Начало: Балтимор (1901—1902)

В конце 1900 года, президент Западной лиги Бэн Джонсон реорганизовал лигу, добавив команды из трех восточных городов, которые сформировали Американскую лигу. Планы разместить клуб в Нью-Йорке были блокированы командой Национальной лиги Нью-Йорк Джайентс (сейчас команда базируется в Сан-Франциско и называется Сан-Франциско Джайентс), которая обладала достаточным политическим влиянием для того что оставить их вне Американской лиги. Вместо этого, команда была размещена в Балтиморе, штат Мэриленд, город который остался за бортом соревнований в 1900 году, во время сокращения Национальной лиги с 12 до 8 команд.

Под названием Ориолс (рус. Иволги), команда начала выступать в 1901, под управлением Джона МакГроу. На протяжении всего сезона 1902 года МакГроу враждовал с Джонсоном и в тайне «дезертировал» в Джайентс. В середине сезона, МакГроу помогал и консультировал Джайентс, при этом соблюдая интересы Ориолс и начал доносить их до игроков, до тех пор пока не вмешалась Американская лига и не взяла контроль над командой. В январе 1903, состоялась «мирная конференция» между двумя лигами для разрешения споров и попытки сосуществования. На конференции, Джонсон потребовал, чтобы команда Американской лиги была расположена в Нью-Йорке, и играла параллельно команде Джайентс Национальной лиги. В ходе голосования 15 из 16 владельцев команд Главной лиги согласились на это, единственным противником данного решения оказался Джон Т. Браш, хозяин Джайентс. В результате Национальная лига согласилась с решением учредить клуб в Нью-Йорке. Новые владельцы Ориолс Фрэнк Дж. Фаррелл и Вильям С. Дэвери начали строительство стадиона, место размещения не было опротестовано Джайентс и команда из Балтимора переехала в Нью-Йорк.

Переезд в Нью-Йорк: эпоха Хайлендэрс (1903—1912)

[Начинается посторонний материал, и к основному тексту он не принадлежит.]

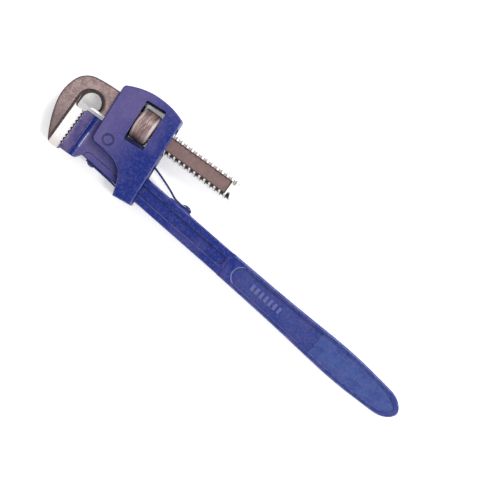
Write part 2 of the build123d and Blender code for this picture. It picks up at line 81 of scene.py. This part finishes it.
# The shape of the hook jaw's parts
band_height = 0.010
neck_end_p = -0.006
shank_axis_q = 0.0418
panel_half = 0.0095
panel_height = 0.009
panel_end_p = 0.162
thread_radius = 0.0158
tooth_crest_p = -0.0466
throat_p = -0.0478
throat_q = 0.0255

# The adjusting nut
nut_low, nut_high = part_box("adjusting_nut")
nut_middle = (nut_low + nut_high) / 2
nut_radius = (nut_high.z - nut_low.z) / 2
nut_half_length = 0.0128

# The window in the frame that the nut turns in: its slant, and half its size with a little to spare
window_tilt = math.radians(9.2)
window_long = Vector((-math.sin(window_tilt), math.cos(window_tilt), 0))
window_wide = window_long.cross(Vector((0, 0, 1)))
window_half_length = 0.0305
window_half_width = 0.0155

# The ring-shaped recess round the pivot pin
pin_ring_inner = 0.0063
pin_ring_outer = 0.0083

# The glossy foot of the hollow round beside the heel jaw
glossy_start_p = -0.0280
glossy_end_p = -0.0232
glossy_low_q = -0.027
glossy_high_q = -0.009

# Where the grip and its shallower far part start, along the handle from the pin, and the raised bars on it
grip_start = 0.219
pad_start = 0.375
raised_bars_middle = 0.289
raised_bar_top = 0.0085
grip_middle = -0.021
nose_middle = 0.2467
nose_radius = 0.0132


class Graph:
    """A material and the few node recipes that the finishes below share. Sizes are in metres."""

    def __init__(self, name):
        self.material = bpy.data.materials.new(name)
        self.material.use_nodes = True
        self.tree = self.material.node_tree
        self.shader = self.tree.nodes["Principled BSDF"]
        self.place = self.add("ShaderNodeTexCoord").outputs["Object"]
        self.geometry = self.add("ShaderNodeNewGeometry")

    def add(self, kind, **settings):
        node = self.tree.nodes.new(kind)
        for key, value in settings.items():
            setattr(node, key, value)
        return node

    def put(self, socket, value):
        """Link an output to an input, or set the input's own value."""
        if isinstance(value, bpy.types.NodeSocket):
            self.tree.links.new(value, socket)
        else:
            socket.default_value = value

    def set(self, **inputs):
        """Give the shader its inputs by name, with _ for a space."""
        for key, value in inputs.items():
            self.put(self.shader.inputs[key.replace("_", " ")], value)

    def math(self, operation, a, b=0.0, clamp=False):
        node = self.add("ShaderNodeMath", operation=operation, use_clamp=clamp)
        self.put(node.inputs[0], a)
        self.put(node.inputs[1], b)
        return node.outputs[0]

    def times(self, a, b):
        return self.math("MULTIPLY", a, b)

    def minus(self, a, b):
        return self.math("SUBTRACT", a, b)

    def span(self, value, low, high, out_low=0.0, out_high=1.0):
        """Map value from low..high to out_low..out_high, smoothly and no further."""
        node = self.add("ShaderNodeMapRange", interpolation_type="SMOOTHSTEP")
        for socket, number in zip(node.inputs, (value, low, high, out_low, out_high)):
            self.put(socket, number)
        return node.outputs[0]

    def mix(self, share, a, b):
        """Colour a where share is 0 and b where it is 1."""
        node = self.add("ShaderNodeMix", data_type="RGBA")
        self.put(node.inputs["Factor"], share)
        self.put(node.inputs[6], a)
        self.put(node.inputs[7], b)
        return node.outputs[2]

    def grain(self, size, detail=3.0, rough=0.55, stretch=None, twist=0.0):
        """Noise from 0 to 1 whose blobs are about size across. A factor below 1 in stretch draws them out in
        that direction, and twist turns the directions."""
        where = self.place
        if stretch or twist:
            turn = self.add("ShaderNodeMapping")
            turn.inputs["Rotation"].default_value = (0, 0, twist)
            turn.inputs["Scale"].default_value = stretch or (1, 1, 1)
            self.put(turn.inputs["Vector"], where)
            where = turn.outputs[0]
        node = self.add("ShaderNodeTexNoise")
        self.put(node.inputs["Vector"], where)
        node.inputs["Scale"].default_value = 1 / size
        node.inputs["Detail"].default_value = detail
        node.inputs["Roughness"].default_value = rough
        return node.outputs[0]

    def distance(self, origin, direction):
        """How far a point lies from origin in that direction."""
        shift = self.add("ShaderNodeVectorMath", operation="SUBTRACT")
        self.put(shift.inputs[0], self.place)
        shift.inputs[1].default_value = origin
        dot = self.add("ShaderNodeVectorMath", operation="DOT_PRODUCT")
        self.put(dot.inputs[0], shift.outputs[0])
        dot.inputs[1].default_value = direction
        return dot.outputs["Value"]

    def ring_distance(self, a, b):
        """Distance from an axis, out of two distances square to it and to each other."""
        squares = self.math("ADD", self.times(a, a), self.times(b, b))
        return self.math("SQRT", squares)

    def facing_up(self):
        """1 on faces that look straight up or down and 0 on the sides."""
        split = self.add("ShaderNodeSeparateXYZ")
        self.put(split.inputs[0], self.geometry.outputs["Normal"])
        return self.math("ABSOLUTE", split.outputs["Z"])

    def crevice(self, reach):
        """1 deep in a corner or gap and 0 in the open."""
        node = self.add("ShaderNodeAmbientOcclusion", samples=6)
        node.inputs["Distance"].default_value = reach
        return self.minus(1.0, node.outputs["AO"])

    def rounded(self, radius):
        """The normal with its sharp edges softened, and a mask of where those edges are."""
        node = self.add("ShaderNodeBevel", samples=6)
        node.inputs["Radius"].default_value = radius
        dot = self.add("ShaderNodeVectorMath", operation="DOT_PRODUCT")
        self.put(dot.inputs[0], node.outputs[0])
        self.put(dot.inputs[1], self.geometry.outputs["Normal"])
        return node.outputs[0], self.minus(1.0, dot.outputs["Value"])

    def bump(self, height, depth, under=None):
        """Raise the surface by height times depth, on top of the normal under."""
        node = self.add("ShaderNodeBump")
        self.put(node.inputs["Distance"], depth)
        self.put(node.inputs["Height"], height)
        if under is not None:
            self.put(node.inputs["Normal"], under)
        return node.outputs[0]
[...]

Новый стадион команды, Хилтон Парк (англ. Hilltop Park) (формально известный как «Поле Американской лиги» англ. «American League Park»), был построен в северном Манхэттене на одной и самых высоких точек острова между 165-й и 168-й улицами, в нескольких кварталах от более вместительного Поло Граундс (англ. Polo Grounds). Команда получила название Нью-Йорк Хайлендэрс (англ. New York Highlanders) по двум причинам: во-первых это ссылка на место дислокации команды на возвышенности (с англ. Highlander — горец), во-вторых напоминание о Британском армейском подразделении Гордон Хайлендерс (англ. Gordon Highlanders), название которого совпадает с фамилией президента клуба Джозефа Гордона. Среди всех членов Американской лиги команда была прозвана Нью-Йорк Американс. Спортивный редактор газеты «Нью-Йорк Прэсс» Джим Прайс в 1904 году придумал упрощенное прозвище для клуба Янкиз (или «Янкз»), потому что оно проще помещалось на заголовке статьи.

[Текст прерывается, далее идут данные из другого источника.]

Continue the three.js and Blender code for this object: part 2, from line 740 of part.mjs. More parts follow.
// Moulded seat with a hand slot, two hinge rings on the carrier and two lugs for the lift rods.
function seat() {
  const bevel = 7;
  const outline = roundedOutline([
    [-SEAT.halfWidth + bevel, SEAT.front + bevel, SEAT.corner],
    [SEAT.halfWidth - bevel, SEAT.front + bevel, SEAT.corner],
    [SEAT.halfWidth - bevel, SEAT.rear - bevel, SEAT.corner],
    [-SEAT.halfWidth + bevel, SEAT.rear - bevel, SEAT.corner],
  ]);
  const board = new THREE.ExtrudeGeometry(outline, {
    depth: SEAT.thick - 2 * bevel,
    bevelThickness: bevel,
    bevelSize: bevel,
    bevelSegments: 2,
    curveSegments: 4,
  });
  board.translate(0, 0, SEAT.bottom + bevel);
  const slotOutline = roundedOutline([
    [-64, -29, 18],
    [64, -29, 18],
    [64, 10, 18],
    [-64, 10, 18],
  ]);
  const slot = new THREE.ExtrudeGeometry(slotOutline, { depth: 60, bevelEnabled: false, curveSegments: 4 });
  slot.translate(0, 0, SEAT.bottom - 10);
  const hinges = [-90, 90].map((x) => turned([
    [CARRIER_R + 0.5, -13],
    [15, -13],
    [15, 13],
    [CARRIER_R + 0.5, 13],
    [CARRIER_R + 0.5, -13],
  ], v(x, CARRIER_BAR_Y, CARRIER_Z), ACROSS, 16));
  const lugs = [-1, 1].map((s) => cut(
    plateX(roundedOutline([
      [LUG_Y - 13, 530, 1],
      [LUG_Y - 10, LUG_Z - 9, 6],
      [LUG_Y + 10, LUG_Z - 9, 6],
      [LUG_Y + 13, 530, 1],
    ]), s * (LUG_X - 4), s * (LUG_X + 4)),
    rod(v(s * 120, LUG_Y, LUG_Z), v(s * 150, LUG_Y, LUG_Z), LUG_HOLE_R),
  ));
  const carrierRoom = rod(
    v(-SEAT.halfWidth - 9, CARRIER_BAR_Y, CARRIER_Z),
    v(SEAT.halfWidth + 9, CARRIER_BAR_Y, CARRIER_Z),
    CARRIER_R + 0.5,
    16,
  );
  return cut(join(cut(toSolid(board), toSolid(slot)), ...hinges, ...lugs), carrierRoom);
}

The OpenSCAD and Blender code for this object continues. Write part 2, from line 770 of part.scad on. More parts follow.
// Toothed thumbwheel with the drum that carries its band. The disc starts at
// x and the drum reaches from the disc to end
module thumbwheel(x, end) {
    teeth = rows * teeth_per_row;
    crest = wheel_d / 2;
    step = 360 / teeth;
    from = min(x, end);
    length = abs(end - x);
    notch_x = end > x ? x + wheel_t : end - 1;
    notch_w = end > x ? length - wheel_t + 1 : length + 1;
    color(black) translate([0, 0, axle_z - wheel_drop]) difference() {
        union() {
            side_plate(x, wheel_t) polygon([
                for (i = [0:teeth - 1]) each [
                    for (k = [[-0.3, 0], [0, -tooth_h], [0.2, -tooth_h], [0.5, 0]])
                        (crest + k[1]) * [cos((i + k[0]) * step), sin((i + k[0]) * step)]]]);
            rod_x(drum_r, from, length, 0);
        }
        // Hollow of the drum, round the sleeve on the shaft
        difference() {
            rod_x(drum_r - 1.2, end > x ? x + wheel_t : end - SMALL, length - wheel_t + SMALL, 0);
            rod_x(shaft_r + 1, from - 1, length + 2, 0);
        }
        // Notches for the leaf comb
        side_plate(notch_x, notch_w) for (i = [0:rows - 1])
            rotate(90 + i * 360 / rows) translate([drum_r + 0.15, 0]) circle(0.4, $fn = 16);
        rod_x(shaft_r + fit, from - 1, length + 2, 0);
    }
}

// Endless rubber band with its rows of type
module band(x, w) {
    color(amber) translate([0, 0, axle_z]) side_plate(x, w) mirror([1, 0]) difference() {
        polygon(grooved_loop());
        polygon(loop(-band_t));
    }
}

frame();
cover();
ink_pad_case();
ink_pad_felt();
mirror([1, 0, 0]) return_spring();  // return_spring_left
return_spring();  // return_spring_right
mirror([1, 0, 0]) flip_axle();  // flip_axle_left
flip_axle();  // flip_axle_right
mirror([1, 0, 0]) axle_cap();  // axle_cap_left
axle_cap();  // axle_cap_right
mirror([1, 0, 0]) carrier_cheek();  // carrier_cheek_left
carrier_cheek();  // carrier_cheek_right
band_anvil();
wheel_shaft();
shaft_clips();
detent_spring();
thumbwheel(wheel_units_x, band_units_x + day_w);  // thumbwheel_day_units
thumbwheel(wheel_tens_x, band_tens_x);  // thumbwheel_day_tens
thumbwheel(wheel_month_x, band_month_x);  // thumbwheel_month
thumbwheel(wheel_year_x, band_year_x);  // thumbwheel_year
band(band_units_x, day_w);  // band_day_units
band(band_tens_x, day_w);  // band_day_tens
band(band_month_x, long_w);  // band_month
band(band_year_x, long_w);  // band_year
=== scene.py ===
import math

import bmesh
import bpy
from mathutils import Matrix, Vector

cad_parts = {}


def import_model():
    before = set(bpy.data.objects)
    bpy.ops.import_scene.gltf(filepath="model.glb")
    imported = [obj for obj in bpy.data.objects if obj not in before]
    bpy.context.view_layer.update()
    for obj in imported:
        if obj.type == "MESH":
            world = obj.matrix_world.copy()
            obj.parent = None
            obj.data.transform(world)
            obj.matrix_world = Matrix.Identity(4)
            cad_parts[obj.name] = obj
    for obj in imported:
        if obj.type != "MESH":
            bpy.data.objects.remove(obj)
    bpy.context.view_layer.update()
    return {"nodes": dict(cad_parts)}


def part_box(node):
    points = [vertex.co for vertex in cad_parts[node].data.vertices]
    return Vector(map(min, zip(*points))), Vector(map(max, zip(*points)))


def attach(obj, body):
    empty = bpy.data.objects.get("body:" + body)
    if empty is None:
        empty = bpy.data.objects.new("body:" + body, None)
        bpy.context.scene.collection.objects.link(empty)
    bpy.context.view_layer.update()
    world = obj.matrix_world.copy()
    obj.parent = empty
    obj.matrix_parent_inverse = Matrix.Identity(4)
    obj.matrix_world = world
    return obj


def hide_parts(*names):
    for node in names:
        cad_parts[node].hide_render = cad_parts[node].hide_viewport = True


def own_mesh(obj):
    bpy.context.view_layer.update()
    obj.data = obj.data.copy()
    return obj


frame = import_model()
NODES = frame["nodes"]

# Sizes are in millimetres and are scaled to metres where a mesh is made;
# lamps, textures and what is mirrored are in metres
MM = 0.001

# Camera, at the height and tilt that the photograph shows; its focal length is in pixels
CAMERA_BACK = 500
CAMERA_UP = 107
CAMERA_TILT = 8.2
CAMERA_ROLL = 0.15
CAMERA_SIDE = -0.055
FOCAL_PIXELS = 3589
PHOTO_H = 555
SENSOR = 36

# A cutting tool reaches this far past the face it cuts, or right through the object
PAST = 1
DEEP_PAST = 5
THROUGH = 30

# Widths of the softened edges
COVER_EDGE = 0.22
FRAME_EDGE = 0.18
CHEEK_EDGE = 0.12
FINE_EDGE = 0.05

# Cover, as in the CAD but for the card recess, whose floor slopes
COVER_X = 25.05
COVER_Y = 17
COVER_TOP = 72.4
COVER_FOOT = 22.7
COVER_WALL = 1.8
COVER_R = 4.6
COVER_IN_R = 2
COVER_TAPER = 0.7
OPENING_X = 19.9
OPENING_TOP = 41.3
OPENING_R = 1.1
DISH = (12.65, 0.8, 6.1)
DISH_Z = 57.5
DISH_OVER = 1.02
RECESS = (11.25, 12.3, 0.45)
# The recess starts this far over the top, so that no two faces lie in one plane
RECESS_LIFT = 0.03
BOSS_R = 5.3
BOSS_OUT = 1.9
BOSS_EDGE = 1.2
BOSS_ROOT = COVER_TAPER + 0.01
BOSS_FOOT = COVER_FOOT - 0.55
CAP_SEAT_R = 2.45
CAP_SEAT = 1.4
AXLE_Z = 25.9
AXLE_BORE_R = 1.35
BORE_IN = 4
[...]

Наибольшим успехом для Хайлендерс было второе место в сезоне 1904, 1906 и 1910 годов, 1904 год был для клуба самым плотным в погоне за званием чемпиона Американской лиги. В этот год в последний день сезона они проиграли решающую игру команде Бостон Американс, которые в последуещем стали именоваться Бостон Ред Сокс. Этот матч имел историческое значение, поскольку ведущая роль Хайлендерс в гонке за чемпионское звание стала причиной того, что Джайентс объявили о том, что они не будут играть против чемпиона АЛ. Мировая серия не была пропущена на протяжении 90 лет, до 1994 года когда был усечен весь сезон по причине забастовки. Это был последний раз когда Бостон превзошёл Нью-Йорк в количестве выступлений в финальной игре Лиги в течение столетия. 1904 был годом когда питчер Джек Чезбро установил рекорд для одного сезона с 41 победой, который до сих пор не побит. (В соответствии с существующей игровой практикой, это вероятно самый «небьющийся» рекорд).

Новые владельцы, новый дом и новое имя: эпоха Поло Граундс (1913—1922)

Поло Граундс сгорел дотла в 1911 и Хайлендерс разрешили Джайентс играть в Хилтон Парке во время реконструкции. Отношения между двумя командами накалились и Хайлендерс переезжали в новый заново отстроеный Поло Граундс в 1913 году. Теперь выступая на реке Гарлем на большом расстоянии от их «высотного» дома, название Хайлендерс не долго применялось и послужило поводом для обсуждения в прессе. СМИ уже широко переняли прозвище «Янкиз» придуманное газетой «Нью-Йорк Пресс» и в 1913 году команда официально была названа Нью-Йорк Янкиз.

К середине 1910-х владельцы команды Фаррелл и Дэвери все больше отдалялись от бейсбола и они оба страшно нуждались в деньгах. В начале 1915 они продали команду полковнику Джейкобу Рупперту и капитану Тиллингхасту Л’Хоммэдеу Хастону за $1,25 миллионов долларов. Рупперт унаследовал состояние — пивоваренный завод, обеспечивая Янкиз владельцем, который обладал глубокими «карманами» и готовностью создать из них команду победителя. Это привело команду к большему успеху и престижу чем мог себе представить Рупперт.

Слаггеры и Стадион: эпоха Рута и Герига (1923—1935)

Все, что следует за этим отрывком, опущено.